O que melhorou no áudio brasileiro nas últimas décadas?
Tudo melhorou. Hoje a informação esta aí em tempo real. Se você quiser o Journal of the AES, pode lê-lo digitalmente. Antigamente você tinha que esperar às vezes três, quatro meses para a revista ou um paper de fabricante chegar. Quando chegavam, fazíamos até reunião para ler a novidade. Hoje temos revistas em português, grandes lojas de equipamentos, marcas com escritórios no Brasil e escolas de qualidade. Os equipamentos são digitais, as mesas podem vir já com todo o processamento que existe.
E o que ainda precisa melhorar?
Primeiro, a cultura, tanto para os funcionários quanto para os empresários do meio. Em segundo lugar, o governo precisa diminuir impostos e taxas, aumentar o investimento em desenvolvimento e pesquisa nas universidades e escolas técnicas, criando as funções de formação para nossa área.
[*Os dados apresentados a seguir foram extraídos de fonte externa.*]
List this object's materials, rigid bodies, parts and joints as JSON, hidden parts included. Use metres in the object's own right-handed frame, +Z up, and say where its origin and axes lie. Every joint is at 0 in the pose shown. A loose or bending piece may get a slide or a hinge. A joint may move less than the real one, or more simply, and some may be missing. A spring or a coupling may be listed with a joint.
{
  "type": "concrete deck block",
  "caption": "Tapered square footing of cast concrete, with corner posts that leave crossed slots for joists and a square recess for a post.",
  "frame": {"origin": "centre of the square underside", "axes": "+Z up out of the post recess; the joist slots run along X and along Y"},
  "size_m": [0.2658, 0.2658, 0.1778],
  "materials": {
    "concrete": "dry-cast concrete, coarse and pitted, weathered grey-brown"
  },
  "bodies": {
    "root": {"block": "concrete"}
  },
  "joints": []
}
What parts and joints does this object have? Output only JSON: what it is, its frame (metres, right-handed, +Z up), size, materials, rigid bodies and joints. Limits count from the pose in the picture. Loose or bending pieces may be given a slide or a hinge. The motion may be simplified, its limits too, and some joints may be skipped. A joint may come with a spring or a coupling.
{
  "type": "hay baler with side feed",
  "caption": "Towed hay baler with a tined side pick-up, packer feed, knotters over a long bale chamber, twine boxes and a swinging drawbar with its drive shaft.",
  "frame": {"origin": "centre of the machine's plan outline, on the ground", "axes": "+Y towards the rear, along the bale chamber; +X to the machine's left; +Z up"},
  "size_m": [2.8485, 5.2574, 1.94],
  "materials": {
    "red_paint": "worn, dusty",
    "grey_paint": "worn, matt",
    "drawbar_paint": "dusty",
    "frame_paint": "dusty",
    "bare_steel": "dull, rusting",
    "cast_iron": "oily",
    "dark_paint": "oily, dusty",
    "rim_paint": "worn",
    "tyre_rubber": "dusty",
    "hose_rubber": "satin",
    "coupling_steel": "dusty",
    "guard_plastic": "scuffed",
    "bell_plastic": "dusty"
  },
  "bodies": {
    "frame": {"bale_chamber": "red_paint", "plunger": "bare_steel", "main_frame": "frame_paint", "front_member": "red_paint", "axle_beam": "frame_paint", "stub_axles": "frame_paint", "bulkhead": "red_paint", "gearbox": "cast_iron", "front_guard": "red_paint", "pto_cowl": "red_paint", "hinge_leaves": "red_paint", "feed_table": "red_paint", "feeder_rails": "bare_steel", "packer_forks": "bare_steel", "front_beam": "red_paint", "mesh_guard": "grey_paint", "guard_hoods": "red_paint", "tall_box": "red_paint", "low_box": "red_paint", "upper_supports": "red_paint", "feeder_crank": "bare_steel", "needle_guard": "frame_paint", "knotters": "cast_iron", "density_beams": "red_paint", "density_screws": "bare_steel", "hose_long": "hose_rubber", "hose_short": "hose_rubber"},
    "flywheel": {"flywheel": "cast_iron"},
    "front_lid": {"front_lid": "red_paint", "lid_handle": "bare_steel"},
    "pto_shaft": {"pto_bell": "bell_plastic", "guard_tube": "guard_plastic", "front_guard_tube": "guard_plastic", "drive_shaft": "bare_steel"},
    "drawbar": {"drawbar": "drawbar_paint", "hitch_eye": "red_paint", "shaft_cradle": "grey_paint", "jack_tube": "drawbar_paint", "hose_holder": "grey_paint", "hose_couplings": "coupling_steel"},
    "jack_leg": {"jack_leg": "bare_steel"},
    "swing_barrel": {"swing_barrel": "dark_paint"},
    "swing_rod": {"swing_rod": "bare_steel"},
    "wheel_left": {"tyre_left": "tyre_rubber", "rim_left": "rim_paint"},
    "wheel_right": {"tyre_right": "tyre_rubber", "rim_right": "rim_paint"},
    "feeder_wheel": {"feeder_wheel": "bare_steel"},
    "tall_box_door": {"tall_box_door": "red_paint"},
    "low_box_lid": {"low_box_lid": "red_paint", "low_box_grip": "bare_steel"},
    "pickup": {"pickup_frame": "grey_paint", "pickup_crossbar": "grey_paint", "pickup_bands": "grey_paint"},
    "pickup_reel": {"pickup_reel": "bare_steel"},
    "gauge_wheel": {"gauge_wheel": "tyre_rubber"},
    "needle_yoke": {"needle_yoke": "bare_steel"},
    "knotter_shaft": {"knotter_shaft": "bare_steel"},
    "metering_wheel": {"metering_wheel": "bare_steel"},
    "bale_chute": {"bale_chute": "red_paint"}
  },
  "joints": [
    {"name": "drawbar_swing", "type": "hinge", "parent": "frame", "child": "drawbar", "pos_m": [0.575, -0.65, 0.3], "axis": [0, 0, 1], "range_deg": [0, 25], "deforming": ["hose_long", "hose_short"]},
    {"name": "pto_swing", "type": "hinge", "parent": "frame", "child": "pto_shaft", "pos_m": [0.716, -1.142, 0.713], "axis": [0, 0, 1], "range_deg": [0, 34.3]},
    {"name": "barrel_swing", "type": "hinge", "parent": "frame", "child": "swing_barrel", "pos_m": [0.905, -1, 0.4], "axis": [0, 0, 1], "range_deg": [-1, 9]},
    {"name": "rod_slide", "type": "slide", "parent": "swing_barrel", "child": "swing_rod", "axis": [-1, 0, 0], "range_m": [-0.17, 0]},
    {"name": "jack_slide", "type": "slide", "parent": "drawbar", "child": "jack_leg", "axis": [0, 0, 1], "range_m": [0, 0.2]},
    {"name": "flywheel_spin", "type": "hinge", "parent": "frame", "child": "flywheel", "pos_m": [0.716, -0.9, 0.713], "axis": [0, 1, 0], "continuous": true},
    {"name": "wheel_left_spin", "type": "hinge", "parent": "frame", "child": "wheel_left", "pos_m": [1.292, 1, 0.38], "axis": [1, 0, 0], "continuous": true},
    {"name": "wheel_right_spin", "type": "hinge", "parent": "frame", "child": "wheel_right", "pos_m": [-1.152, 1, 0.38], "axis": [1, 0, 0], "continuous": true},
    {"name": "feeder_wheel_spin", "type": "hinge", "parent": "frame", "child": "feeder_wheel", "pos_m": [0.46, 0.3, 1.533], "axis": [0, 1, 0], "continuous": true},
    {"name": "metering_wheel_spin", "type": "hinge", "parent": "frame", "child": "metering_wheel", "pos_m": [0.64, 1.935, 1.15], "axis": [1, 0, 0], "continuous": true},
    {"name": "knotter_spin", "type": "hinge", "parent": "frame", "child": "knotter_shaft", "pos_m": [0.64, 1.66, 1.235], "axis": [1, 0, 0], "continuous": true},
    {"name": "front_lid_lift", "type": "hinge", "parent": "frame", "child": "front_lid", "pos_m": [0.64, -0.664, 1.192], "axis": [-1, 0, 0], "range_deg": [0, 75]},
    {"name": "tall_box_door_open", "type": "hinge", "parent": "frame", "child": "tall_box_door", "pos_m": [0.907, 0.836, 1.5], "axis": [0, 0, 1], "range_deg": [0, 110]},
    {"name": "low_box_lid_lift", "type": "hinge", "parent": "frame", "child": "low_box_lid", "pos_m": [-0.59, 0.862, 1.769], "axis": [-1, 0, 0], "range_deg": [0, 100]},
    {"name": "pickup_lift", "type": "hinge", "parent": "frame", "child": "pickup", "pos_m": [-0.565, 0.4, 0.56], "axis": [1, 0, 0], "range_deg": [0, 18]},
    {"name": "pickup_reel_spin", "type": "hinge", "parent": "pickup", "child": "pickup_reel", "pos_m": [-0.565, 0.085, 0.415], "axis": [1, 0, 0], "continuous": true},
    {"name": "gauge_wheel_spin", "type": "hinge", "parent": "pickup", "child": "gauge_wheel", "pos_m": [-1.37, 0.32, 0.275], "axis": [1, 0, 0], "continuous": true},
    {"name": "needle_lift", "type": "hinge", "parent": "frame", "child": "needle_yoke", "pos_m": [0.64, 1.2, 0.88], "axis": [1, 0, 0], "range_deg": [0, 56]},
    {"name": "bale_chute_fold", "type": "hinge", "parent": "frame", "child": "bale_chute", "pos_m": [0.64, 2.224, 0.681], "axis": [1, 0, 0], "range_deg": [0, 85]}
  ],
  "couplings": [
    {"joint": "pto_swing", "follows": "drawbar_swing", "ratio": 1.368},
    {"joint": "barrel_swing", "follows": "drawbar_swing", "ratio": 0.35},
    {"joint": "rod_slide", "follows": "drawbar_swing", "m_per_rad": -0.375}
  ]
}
Aproveitando o tema de nossa matéria especial desta edição da AM&T, pergunto: como foi a evolução dos line arrays ao longo das últimas décadas?
Os lines ainda são a última geração de caixas e cornetas para PAs. Você consegue manter a continuidade de pressão com menos perda e resposta de frequência. Cada vez mais a indústria está desenvolvendo componentes melhores, que resistem mais à temperatura e potência. Os programas são cada vez melhores, dando os interângulos de empilhamento mais precisos.
Hoje em dia quais são as suas principais atividades?
Opero orquestras sinfônicas, desenvolvo projetos de áudio e divido com mais dois engenheiros a direção de uma empresa de engenharia. Neste exato momento estou trabalhando no projeto de sonorização do Bumbódromo de Parintins. Estou muito feliz por poder agregar mais qualidade a este evento que, com certeza, é um dos maiores do país. Estou também trabalhando no projeto completo de um teatro, que ainda é segredo. Neste, estou trabalhando desde a arquitetura.
E os seus planos para o futuro?
Quero continuar mixando concertos e óperas enquanto minha audição permitir. Para isso, sempre fiz e faço audiometria todo ano. Quero continuar desenvolvendo projetos de áudio e engenharia.